Directive ▸ Each line should be copied exactly.

Supplied information ▸

....

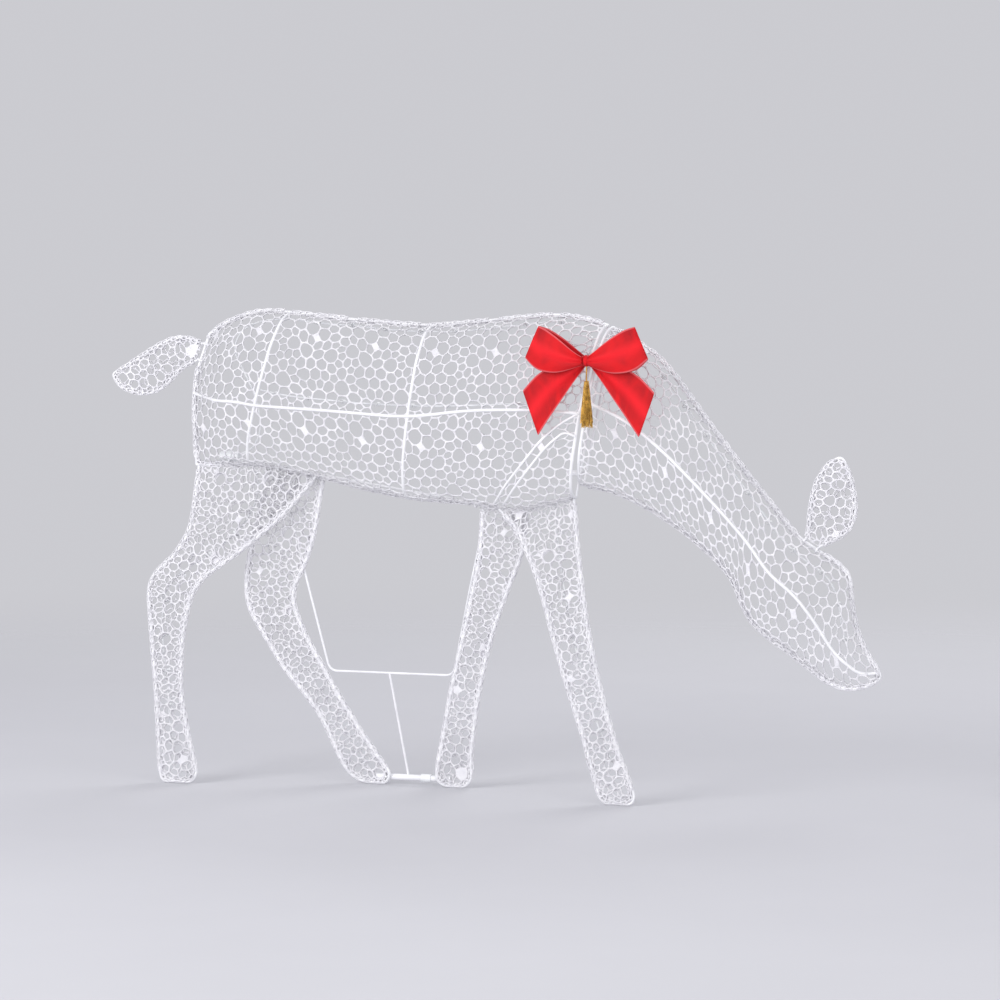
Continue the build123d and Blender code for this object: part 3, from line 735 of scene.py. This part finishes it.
def flatSize(ring, layers):
    # the mean width, length and thread area of the flat net inside an outline
    gross = abs(sum(a[0] * b[1] - b[0] * a[1] for a, b in zip(ring, ring[1:] + ring[:1]))) / 2 * layers
    length = max(math.dist(a, b) for a in ring for b in ring)
    return (gross / length, length), gross * netShare


for name, plan in reliefs.items():
    grid, loop = reliefGrid(name, plan)
    outlines[name] = loop
    along, across = unrolled(grid)
    ring = ringOf(along, across)
    flats[name] = flatSize(ring, 1)
    flat, faces, stars = fillWithCells(ring, 1.0, plan["shift"])
    points = [onGrid(u, s, grid, along, across) for u, s in flat]
    faces = [face[::-1] for face in faces]
    placeLace(name, plan["body"], knit(name + "_lace", points, faces, stars, thread["half"],
        thread["thick"], 3))


# legs, tail and ear: a sleeve of net, one layer on each side of its wire
sleeves = {
    "rear_leg_net_near": {"body": "body_frame", "wires": {"rear_leg_wire_near": wireRadius,
    "belly_wire": wireRadius}, "shift": (0.0, 0.01), "tight": 1},
    "front_leg_net_near": {"body": "body_frame", "wires": {"front_leg_wire_near": wireRadius,
    "belly_wire": wireRadius}, "shift": (0.04, 0.03), "tight": 1},
    "rear_leg_net_stand": {"body": "rear_stand", "wires": {"rear_leg_wire_stand": wireRadius,
    "stand_top_wire": lightRadius}, "shift": (0.02, 0.05), "tight": -1},
    "front_leg_net_stand": {"body": "rear_stand", "wires": {"front_leg_wire_stand": wireRadius,
    "stand_top_wire": lightRadius}, "shift": (0.01, 0.0), "tight": -1},
    "tail_net": {"body": "tail", "wires": {"tail_wire": lightRadius}, "shift": (0.0, 0.02)},
    "ear_net": {"body": "ear", "wires": {"ear_wire": lightRadius}, "shift": (0.03, 0.01)},
}
# tight is the side, +1 or -1 in y, where the sleeve lies flat so that the stand can fold past it
sleeve = {"scale": 0.86, "bulge": 0.0042, "tightBulge": 0.0002, "reach": 0.014,
    "secondShift": (0.037, 0.061), "rimStep": 0.0095}


def planeThrough(loop):
    rows = np.array([[p.x, p.z, 1.0] for p in loop])
    a, b, c = np.linalg.lstsq(rows, np.array([p.y for p in loop]), rcond=None)[0]
    return lambda x, z: float(a * x + b * z + c)


for name, plan in sleeves.items():
    loop = outlineAlong(name, plan["wires"])
    outlines[name] = loop
    rim = evenly(loop, sleeve["rimStep"], True)
    ring = [(p.x, p.z) for p in rim]
    flats[name] = flatSize(ring, 2)
    level = planeThrough(loop)
    edge = KDTree(len(rim))
    for i, p in enumerate(rim):
        edge.insert((p.x, p.z, 0), i)
    edge.balance()
    points, faces, stars = [], [], []
    for side in (-1, 1):
        bulge = sleeve["tightBulge"] if side == plan.get("tight") else sleeve["bulge"]
        shift = plan["shift"] if side < 0 else tuple(a + b for a,
            b in zip(plan["shift"], sleeve["secondShift"]))
        flat, made, starred = fillWithCells(ring, sleeve["scale"], shift)
        first = len(points)
        for x, z in flat:
            _, i, gap = edge.find((x, z, 0))
            blend = min(1.0, gap / 0.03)
            base = rim[i].y * (1 - blend) + level(x, z) * blend
            points.append(Vector((x,
                base + side * (0.0006 + bulge * (1 - math.exp(-gap / sleeve["reach"]))), z)))
        faces += [[first + k for k in (face if side > 0 else face[::-1])] for face in made]
        stars += starred
    placeLace(name, plan["body"], knit(name + "_lace", points, faces, stars, thread["half"],
        thread["thick"], 5))


# where the net's edge is folded round the outline wires
border = {"radius": 0.0047, "swell": 0.0007, "step": 0.0085, "around": 4, "halfThread": 0.00105,
    "thick": 0.0013, "clear": 0.003, "tight": 0.0028, "gap": 0.0035, "cordGap": 0.019, "floor": 0.0012,
    "seed": 21}
keepOpen = ["tail_eyes", "ear_eyes", "stand_eyes", "string_clips", "foot_tube_collar"]
openBoxes = []
for name in keepOpen:
    merged = mergedCopy(name)
    todo = set(merged.verts)
    while todo:
        stack, part = [todo.pop()], []
        while stack:
            vert = stack.pop()
            part.append(vert.co.copy())
            for link in vert.link_edges:
                other = link.other_vert(vert)
                if other in todo:
                    todo.discard(other)
                    stack.append(other)
        openBoxes.append(([min(p[k] for p in part) - border["clear"] for k in range(3)],
            [max(p[k] for p in part) + border["clear"] for k in range(3)]))
    merged.free()


def blocked(point):
    return any(all(low[k] <= point[k] <= high[k] for k in range(3)) for low, high in openBoxes)


def openRuns(loop, ok):
    # the stretches of a closed loop where ok holds
    flags = [ok(p) for p in loop]
    if all(flags):
        return [loop + loop[:1]]
    start = flags.index(False)
    runs, run = [], []
    for k in range(1, len(loop) + 1):
        i = (start + k) % len(loop)
        if flags[i]:
            run.append(loop[i])
        elif run:
            runs.append(run)
            run = []
    return [r for r in runs if len(r) > 5]


def borderMesh(name, runs, body, rnd, tight):
    points, faces = [], []
    around = border["around"]
    for run in runs:
        path = evenly(run, border["step"], False)
        for _ in range(2):
            path = [path[0]] + [(a + b * 2 + c) / 4 for a, b,
                c in zip(path, path[1:], path[2:])] + [path[-1]]
        first = len(points)
        for k, here in enumerate(path):
            ahead = (path[min(k + 1, len(path) - 1)] - path[max(k - 1, 0)]).normalized()
            out = Vector((0, 1, 0))
            side = ahead.cross(out).normalized()
            up = side.cross(ahead).normalized()
            for m in range(around):
                angle = tau * (m + 0.5 * (k % 2)) / around + rnd.uniform(-0.22, 0.22)
                radius = border["radius"] + rnd.uniform(-1, 1) * border["swell"]
                slip = ahead * rnd.uniform(-0.14, 0.14) * border["step"]
                away = (side * math.cos(angle) + up * math.sin(angle)) * radius
                if away.y * tight > border["tight"]:
                    away.y = border["tight"] * tight
                place = here + slip + away
                place.z = max(place.z, border["floor"])
                points.append(place)
        for k in range(len(path) - 1):
            for m in range(around):
                a, b = first + k * around + m, first + k * around + (m + 1) % around
                c, d = a + around, b + around
                if k % 2:
                    faces += [[a, b, d], [a, d, c]]
                else:
                    faces += [[a, b, c], [b, d, c]]
    piece = knit(name, points, faces, [0.0] * len(points), border["halfThread"], border["thick"], 9)
    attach(piece, body)
    print(name, "faces", len(piece.data.polygons))
    return piece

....

Correct answer ▸
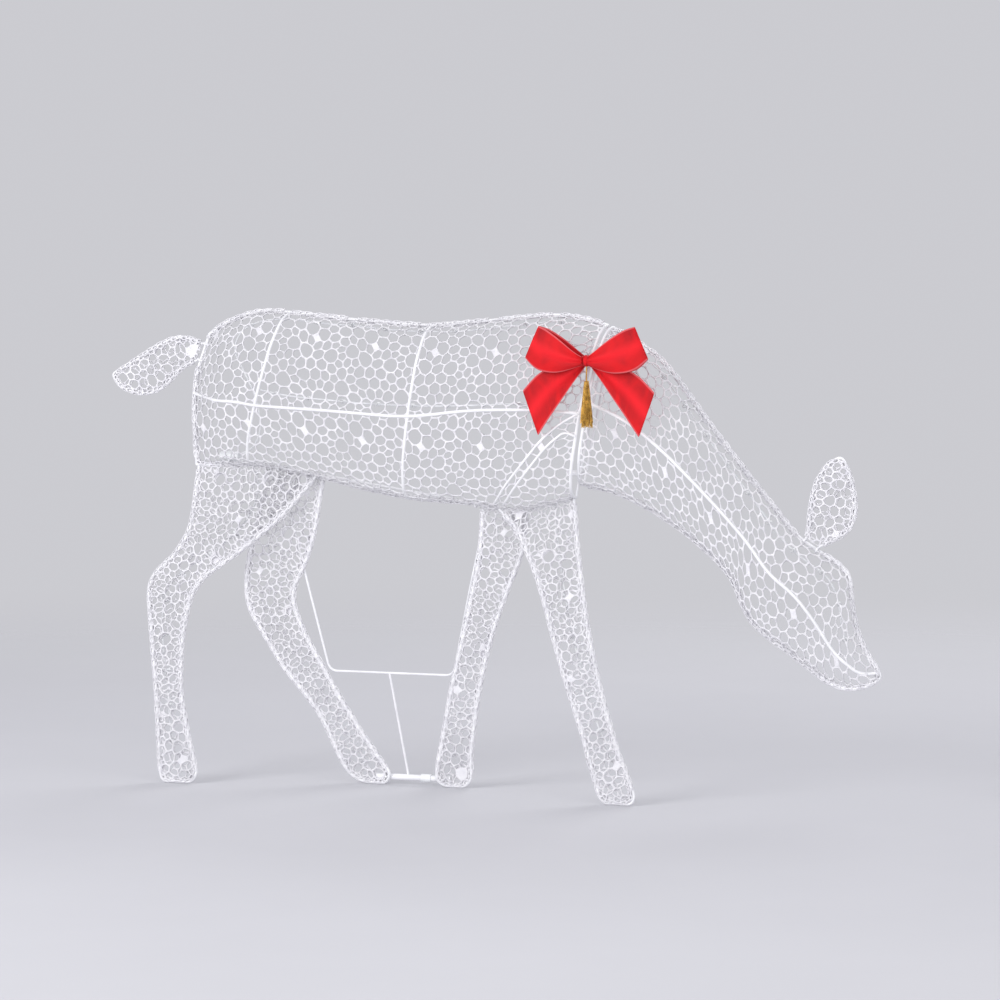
Continue the build123d and Blender code for this object: part 3, from line 735 of scene.py. This part finishes it.
def flatSize(ring, layers):
    # the mean width, length and thread area of the flat net inside an outline
    gross = abs(sum(a[0] * b[1] - b[0] * a[1] for a, b in zip(ring, ring[1:] + ring[:1]))) / 2 * layers
    length = max(math.dist(a, b) for a in ring for b in ring)
    return (gross / length, length), gross * netShare


for name, plan in reliefs.items():
    grid, loop = reliefGrid(name, plan)
    outlines[name] = loop
    along, across = unrolled(grid)
    ring = ringOf(along, across)
    flats[name] = flatSize(ring, 1)
    flat, faces, stars = fillWithCells(ring, 1.0, plan["shift"])
    points = [onGrid(u, s, grid, along, across) for u, s in flat]
    faces = [face[::-1] for face in faces]
    placeLace(name, plan["body"], knit(name + "_lace", points, faces, stars, thread["half"],
        thread["thick"], 3))


# legs, tail and ear: a sleeve of net, one layer on each side of its wire
sleeves = {
    "rear_leg_net_near": {"body": "body_frame", "wires": {"rear_leg_wire_near": wireRadius,
    "belly_wire": wireRadius}, "shift": (0.0, 0.01), "tight": 1},
    "front_leg_net_near": {"body": "body_frame", "wires": {"front_leg_wire_near": wireRadius,
    "belly_wire": wireRadius}, "shift": (0.04, 0.03), "tight": 1},
    "rear_leg_net_stand": {"body": "rear_stand", "wires": {"rear_leg_wire_stand": wireRadius,
    "stand_top_wire": lightRadius}, "shift": (0.02, 0.05), "tight": -1},
    "front_leg_net_stand": {"body": "rear_stand", "wires": {"front_leg_wire_stand": wireRadius,
    "stand_top_wire": lightRadius}, "shift": (0.01, 0.0), "tight": -1},
    "tail_net": {"body": "tail", "wires": {"tail_wire": lightRadius}, "shift": (0.0, 0.02)},
    "ear_net": {"body": "ear", "wires": {"ear_wire": lightRadius}, "shift": (0.03, 0.01)},
}
# tight is the side, +1 or -1 in y, where the sleeve lies flat so that the stand can fold past it
sleeve = {"scale": 0.86, "bulge": 0.0042, "tightBulge": 0.0002, "reach": 0.014,
    "secondShift": (0.037, 0.061), "rimStep": 0.0095}


def planeThrough(loop):
    rows = np.array([[p.x, p.z, 1.0] for p in loop])
    a, b, c = np.linalg.lstsq(rows, np.array([p.y for p in loop]), rcond=None)[0]
    return lambda x, z: float(a * x + b * z + c)


for name, plan in sleeves.items():
    loop = outlineAlong(name, plan["wires"])
    outlines[name] = loop
    rim = evenly(loop, sleeve["rimStep"], True)
    ring = [(p.x, p.z) for p in rim]
    flats[name] = flatSize(ring, 2)
    level = planeThrough(loop)
    edge = KDTree(len(rim))
    for i, p in enumerate(rim):
        edge.insert((p.x, p.z, 0), i)
    edge.balance()
    points, faces, stars = [], [], []
    for side in (-1, 1):
        bulge = sleeve["tightBulge"] if side == plan.get("tight") else sleeve["bulge"]
        shift = plan["shift"] if side < 0 else tuple(a + b for a,
            b in zip(plan["shift"], sleeve["secondShift"]))
        flat, made, starred = fillWithCells(ring, sleeve["scale"], shift)
        first = len(points)
        for x, z in flat:
            _, i, gap = edge.find((x, z, 0))
            blend = min(1.0, gap / 0.03)
            base = rim[i].y * (1 - blend) + level(x, z) * blend
            points.append(Vector((x,
                base + side * (0.0006 + bulge * (1 - math.exp(-gap / sleeve["reach"]))), z)))
        faces += [[first + k for k in (face if side > 0 else face[::-1])] for face in made]
        stars += starred
    placeLace(name, plan["body"], knit(name + "_lace", points, faces, stars, thread["half"],
        thread["thick"], 5))


# where the net's edge is folded round the outline wires
border = {"radius": 0.0047, "swell": 0.0007, "step": 0.0085, "around": 4, "halfThread": 0.00105,
    "thick": 0.0013, "clear": 0.003, "tight": 0.0028, "gap": 0.0035, "cordGap": 0.019, "floor": 0.0012,
    "seed": 21}
keepOpen = ["tail_eyes", "ear_eyes", "stand_eyes", "string_clips", "foot_tube_collar"]
openBoxes = []
for name in keepOpen:
    merged = mergedCopy(name)
    todo = set(merged.verts)
    while todo:
        stack, part = [todo.pop()], []
        while stack:
            vert = stack.pop()
            part.append(vert.co.copy())
            for link in vert.link_edges:
                other = link.other_vert(vert)
                if other in todo:
                    todo.discard(other)
                    stack.append(other)
        openBoxes.append(([min(p[k] for p in part) - border["clear"] for k in range(3)],
            [max(p[k] for p in part) + border["clear"] for k in range(3)]))
    merged.free()


def blocked(point):
    return any(all(low[k] <= point[k] <= high[k] for k in range(3)) for low, high in openBoxes)


def openRuns(loop, ok):
    # the stretches of a closed loop where ok holds
    flags = [ok(p) for p in loop]
    if all(flags):
        return [loop + loop[:1]]
    start = flags.index(False)
    runs, run = [], []
    for k in range(1, len(loop) + 1):
        i = (start + k) % len(loop)
        if flags[i]:
            run.append(loop[i])
        elif run:
            runs.append(run)
            run = []
    return [r for r in runs if len(r) > 5]


def borderMesh(name, runs, body, rnd, tight):
    points, faces = [], []
    around = border["around"]
    for run in runs:
        path = evenly(run, border["step"], False)
        for _ in range(2):
            path = [path[0]] + [(a + b * 2 + c) / 4 for a, b,
                c in zip(path, path[1:], path[2:])] + [path[-1]]
        first = len(points)
        for k, here in enumerate(path):
            ahead = (path[min(k + 1, len(path) - 1)] - path[max(k - 1, 0)]).normalized()
            out = Vector((0, 1, 0))
            side = ahead.cross(out).normalized()
            up = side.cross(ahead).normalized()
            for m in range(around):
                angle = tau * (m + 0.5 * (k % 2)) / around + rnd.uniform(-0.22, 0.22)
                radius = border["radius"] + rnd.uniform(-1, 1) * border["swell"]
                slip = ahead * rnd.uniform(-0.14, 0.14) * border["step"]
                away = (side * math.cos(angle) + up * math.sin(angle)) * radius
                if away.y * tight > border["tight"]:
                    away.y = border["tight"] * tight
                place = here + slip + away
                place.z = max(place.z, border["floor"])
                points.append(place)
        for k in range(len(path) - 1):
            for m in range(around):
                a, b = first + k * around + m, first + k * around + (m + 1) % around
                c, d = a + around, b + around
                if k % 2:
                    faces += [[a, b, d], [a, d, c]]
                else:
                    faces += [[a, b, c], [b, d, c]]
    piece = knit(name, points, faces, [0.0] * len(points), border["halfThread"], border["thick"], 9)
    attach(piece, body)
    print(name, "faces", len(piece.data.polygons))
    return piece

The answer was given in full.